Depois, as amigas. Entre elas Célia Tavares, que chegou a ir várias vezes a Paris visitar Sócrates, alegadamente entregando-lhe envelopes com dinheiro. Célia recebia de Sócrates 400 euros por mês, isto porque terá dito que deixara de estudar por falta de poder económico. Célia chegou a ir com Sócrates a Madrid e a Málaga. Sandra Santos, outra amiga de longa data de Sócrates, estava emigrada na Suíça com um filho, manteve vários encontros com o ex-primeiro-ministro nos últimos anos.
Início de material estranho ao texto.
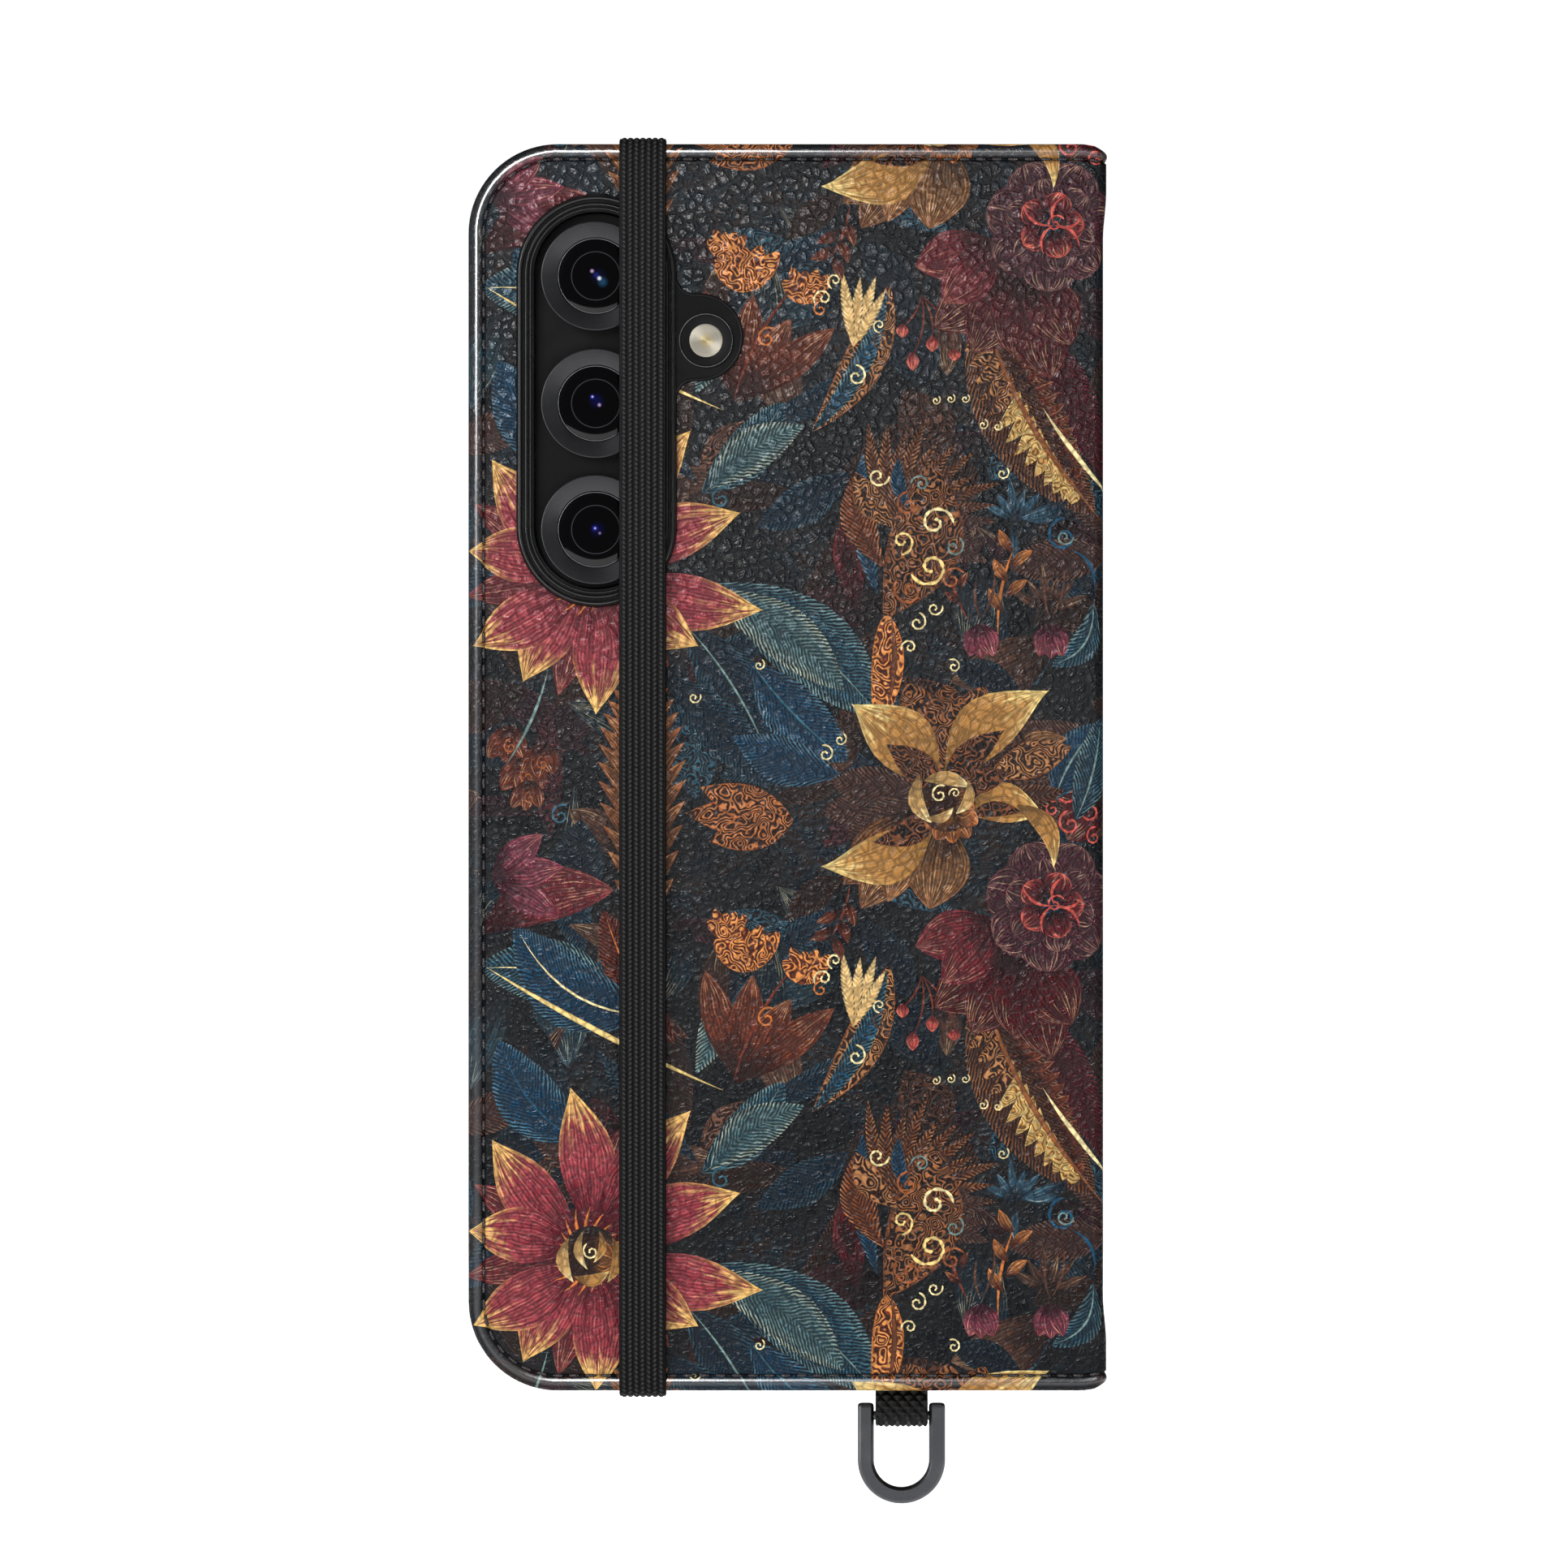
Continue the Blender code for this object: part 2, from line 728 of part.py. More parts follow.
def main():
    for thing in list(bpy.data.objects):
        bpy.data.objects.remove(thing)
    materials = make_materials()
    empties = make_pivots()
    make_back_cover(empties, materials)
    make_front_cover(empties, materials)
    make_card_pockets(empties, materials)
    make_spine(empties, materials)
    make_tray(empties, materials)
    make_keys(empties, materials)
    make_window_rim(empties, materials)
    make_camera(empties, materials)
    make_band(empties, materials)
    make_ring_and_webbing(empties, materials)


main()
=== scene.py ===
import json
import math

import bmesh
import bpy
import numpy as np
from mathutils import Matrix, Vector
from mathutils.geometry import delaunay_2d_cdt

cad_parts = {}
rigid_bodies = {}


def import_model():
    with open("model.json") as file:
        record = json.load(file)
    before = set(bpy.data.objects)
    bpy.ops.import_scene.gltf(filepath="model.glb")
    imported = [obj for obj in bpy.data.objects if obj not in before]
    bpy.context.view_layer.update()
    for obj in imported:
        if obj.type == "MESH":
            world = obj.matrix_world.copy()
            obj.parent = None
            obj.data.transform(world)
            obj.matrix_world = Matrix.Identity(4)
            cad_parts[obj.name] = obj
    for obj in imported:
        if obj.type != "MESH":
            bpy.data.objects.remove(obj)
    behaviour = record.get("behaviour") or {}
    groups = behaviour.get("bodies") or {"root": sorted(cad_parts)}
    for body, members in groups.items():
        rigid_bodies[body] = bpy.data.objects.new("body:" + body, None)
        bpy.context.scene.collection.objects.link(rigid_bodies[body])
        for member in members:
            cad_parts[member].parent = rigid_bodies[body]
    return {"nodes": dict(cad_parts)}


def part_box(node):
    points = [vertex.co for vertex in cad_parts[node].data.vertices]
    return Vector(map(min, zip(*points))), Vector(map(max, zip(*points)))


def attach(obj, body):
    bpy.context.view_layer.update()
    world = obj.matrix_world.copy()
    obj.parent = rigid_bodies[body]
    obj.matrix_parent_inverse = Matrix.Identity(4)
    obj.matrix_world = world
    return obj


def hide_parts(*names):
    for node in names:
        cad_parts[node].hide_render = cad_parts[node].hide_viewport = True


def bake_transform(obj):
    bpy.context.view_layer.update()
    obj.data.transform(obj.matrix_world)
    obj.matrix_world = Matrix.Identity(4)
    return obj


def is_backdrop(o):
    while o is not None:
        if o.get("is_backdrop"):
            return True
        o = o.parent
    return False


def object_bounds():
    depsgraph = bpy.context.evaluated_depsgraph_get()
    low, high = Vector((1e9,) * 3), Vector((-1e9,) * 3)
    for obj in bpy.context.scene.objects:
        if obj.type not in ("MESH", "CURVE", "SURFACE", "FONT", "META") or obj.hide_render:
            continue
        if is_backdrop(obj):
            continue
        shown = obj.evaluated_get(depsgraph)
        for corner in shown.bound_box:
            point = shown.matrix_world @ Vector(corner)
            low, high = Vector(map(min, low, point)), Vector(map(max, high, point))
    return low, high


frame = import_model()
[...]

Na sua conta recebeu cerca de 40 mil euros entre 2008 e 2012.

Sócrates ajudava ainda a ex-mulher Sofia Fava, o companheiro, os filhos e a mãe. As autoridades sustentam-se em várias conversas telefónicas para o comprovar.

Santos Silva também recorreu a outra pessoa de confiança, Rui Mão de Ferro — que chegou a abrir uma empresa com domicílio na própria casa para justificar os negócios com o empresário. Até pôs as suas contas à disposição para receber dinheiro, diz o MP. Foi ele quem tratou da aquisição em massa dos livros “A confiança do mundo – Sobre a tortura em democracia”. Terá simulado a venda de 6 779 livros, pagos por Santos Silva. Foram 113.981,60 euros.
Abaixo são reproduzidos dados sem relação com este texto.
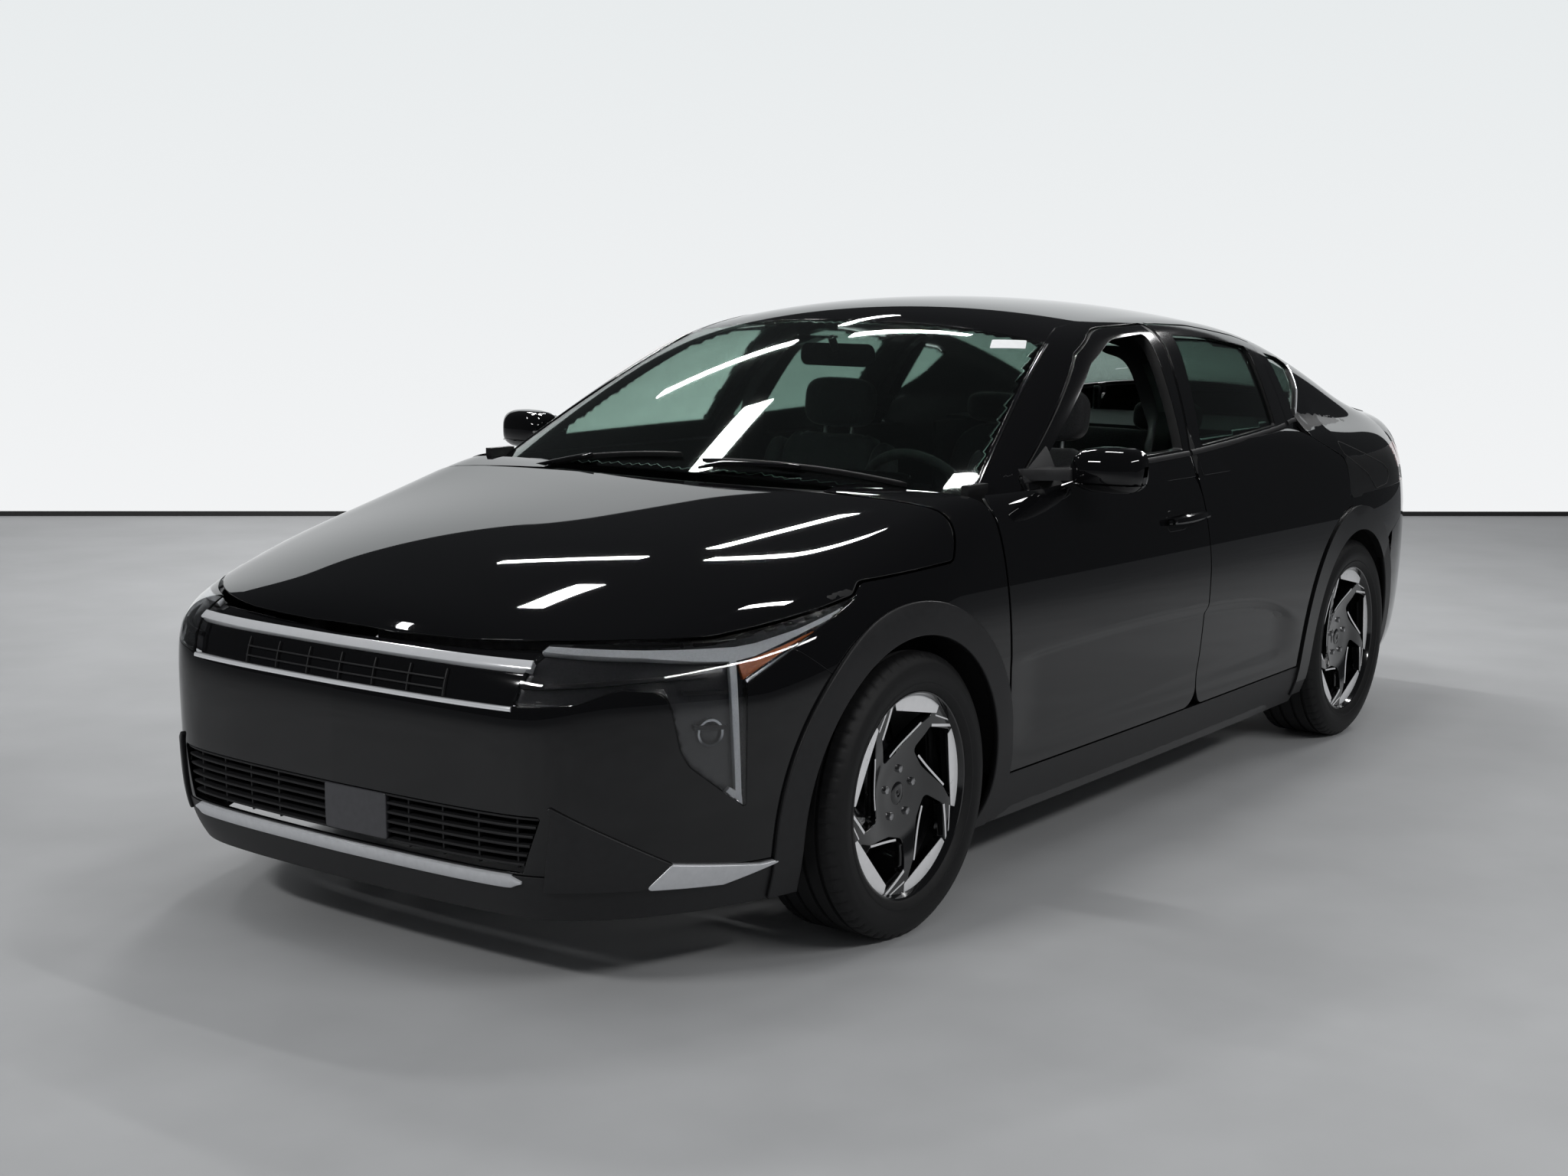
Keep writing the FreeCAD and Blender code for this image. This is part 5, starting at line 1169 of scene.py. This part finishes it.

Na acusação constam ainda as obras de arte que Sócrates adquiriu. Foram 197 mil euros na aquisição de quadros. Pagamento em que, mais uma vez, interveio Santos Silva. No capítulo referente às viagens, mais milhares de euros. Nas deslocações que fez nos últimos anos, passou pela Suíça, com os filhos, Algarve, e Menorca. Na passagem de ano de 2008 para 2009, Sócrates esteve em Itália com a então namorada Fernanda Câncio, Santos Silva e a mulher. Foram 33 230 euros de gastos. Também com Fernanda Câncio e o casal amigo estiveram em Creta, Grécia e em Formentera, Espanha. No total, refere a acusação, entre 2008 e 2014 foram 373.292,82 euros em viagens — dinheiro que veio das contas de Santos Silva e da mulher dele.